The robust reporting underpinning these characters gives Van Dyk a roadmap. Rather than trying to sell us on Lou, he reveals the sorry biographical story and makes careful visual choices that suit this medium. Lou’s muscular body is always clad in unironed clothes. Even when he makes an effort to dress up, he looks like he hasn’t slept in days.
At a support group for veterans, Anna says that when a bullet is fired, it shoots both ways. She would know. Bakri gives a fine-tuned performance as a woman trying not to lose herself in the madness consuming her loved one. Little by little, “Atonement” challenges the straightforward notion of killers and victims, posing the implicit question: which unseen force is responsible for all this suffering?

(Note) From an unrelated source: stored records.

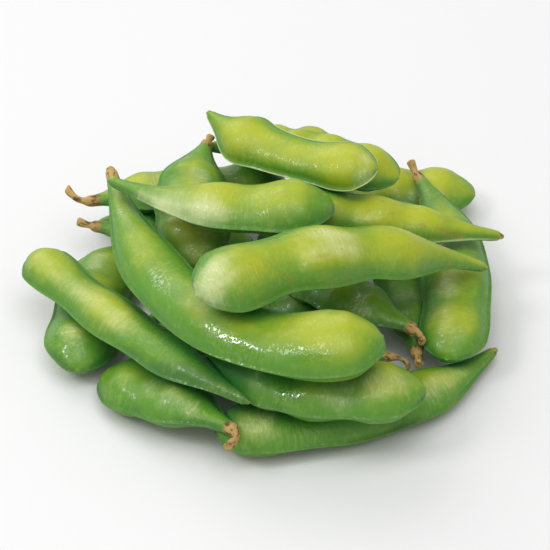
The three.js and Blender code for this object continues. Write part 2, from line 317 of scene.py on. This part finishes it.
class StageSettings(bpy.types.PropertyGroup):
    """The floor, the light and the camera."""

    floor: colour("Floor", "Colour of the floor", (0.70, 0.70, 0.70))
    key: FloatProperty(
        name="Key light", description="Power of the light from behind", default=3.6, unit="POWER"
    )
    top: FloatProperty(
        name="Top light", description="Power of the light from above", default=4.2, unit="POWER"
    )
    glint: FloatProperty(
        name="Glint light", description="Power of the small light", default=2.4, unit="POWER"
    )
    fill: FloatProperty(name="Fill", description="Strength of the light all round", default=0.55)
    elevation: FloatProperty(
        name="Elevation",
        description="Camera's height over the horizon",
        default=math.radians(40.5),
        subtype="ANGLE",
    )
    distance: FloatProperty(
        name="Distance", description="From camera to heap", default=0.45, unit="LENGTH"
    )
    width: FloatProperty(
        name="Width", description="Width of the picture at the heap", default=0.110, unit="LENGTH"
    )


# ---- Reading a pod's solid -----------------------------------------------------------


def ordered_ring(verts):
    """The vertices of one closed ring, in order round it."""
    left = set(verts)
    ring = [verts[0]]
    left.discard(verts[0])
    while left:
        near = [e.other_vert(ring[-1]) for e in ring[-1].link_edges]
        ring.append(next(v for v in near if v in left))
        left.discard(ring[-1])
    return ring


def next_ring(ring, done):
    """The ring after this one, in the same order round the pod."""
    ahead = [{e.other_vert(v) for e in v.link_edges} - done - set(ring) for v in ring]
    return [(ahead[i - 1] & ahead[i]).pop() for i in range(len(ring))]


def rings_from(pole, direction):
    """All rings from one pole to the other, with their points in line along the pod."""
    first = ordered_ring([e.other_vert(pole) for e in pole.link_edges])
    rings = [first[::direction]]
    done = {pole}
    while len(rings[-1][0].link_edges) > 4:
        ahead = {e.other_vert(v) for v in rings[-1] for e in v.link_edges}
        ahead -= done | set(rings[-1])
        if len(ahead) == 1:
            break
        ring = next_ring(rings[-1], done)
        done |= set(rings[-1])
        rings.append(ring)
    return rings


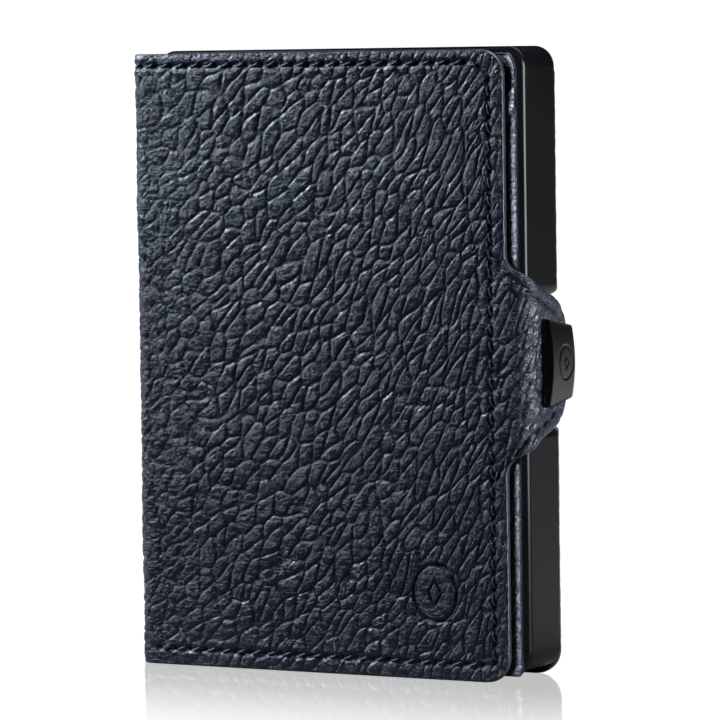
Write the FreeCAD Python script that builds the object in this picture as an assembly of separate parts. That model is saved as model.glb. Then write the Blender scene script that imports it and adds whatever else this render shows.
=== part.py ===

Filkins has a fictional surrogate to serve as a channel between the Khachaturians and Lou. New Yorker journalist, Michael Reid (a low-key Kenneth Branagh), pops up during the tail of the Baghdad section to take down the stories of Mariam and Nora. One tormented night, Lou finds this story. His guilt now has a point of contact and these contacts are now living in California.
The Hollywood version of this story would build to a third act of grand melodramatic catharsis, whereas “Atonement” has quieter designs. Its title is too large for the place where it ends up. There is no attempt to dissolve grief into “and they all lived happily ever after,” instead the aim is to find grace notes between people united by the act that locked them into conflict.
Equally, Holbrook and Abbass are working from opposite poles of performance. The former can’t hold himself together and the latter does it majestically well. Amidst the silences and stilted conversation, their willingness to be in the same room flickers into existence a relationship other than their inescapable roles as killer and survivor. I was reminded of this line from Rumi: Somewhere beyond right and wrong, there is a garden, I will meet you there.
“Atonement” premiered at the 2026 Cannes Film Festival. It is currently seeking U.S. distribution.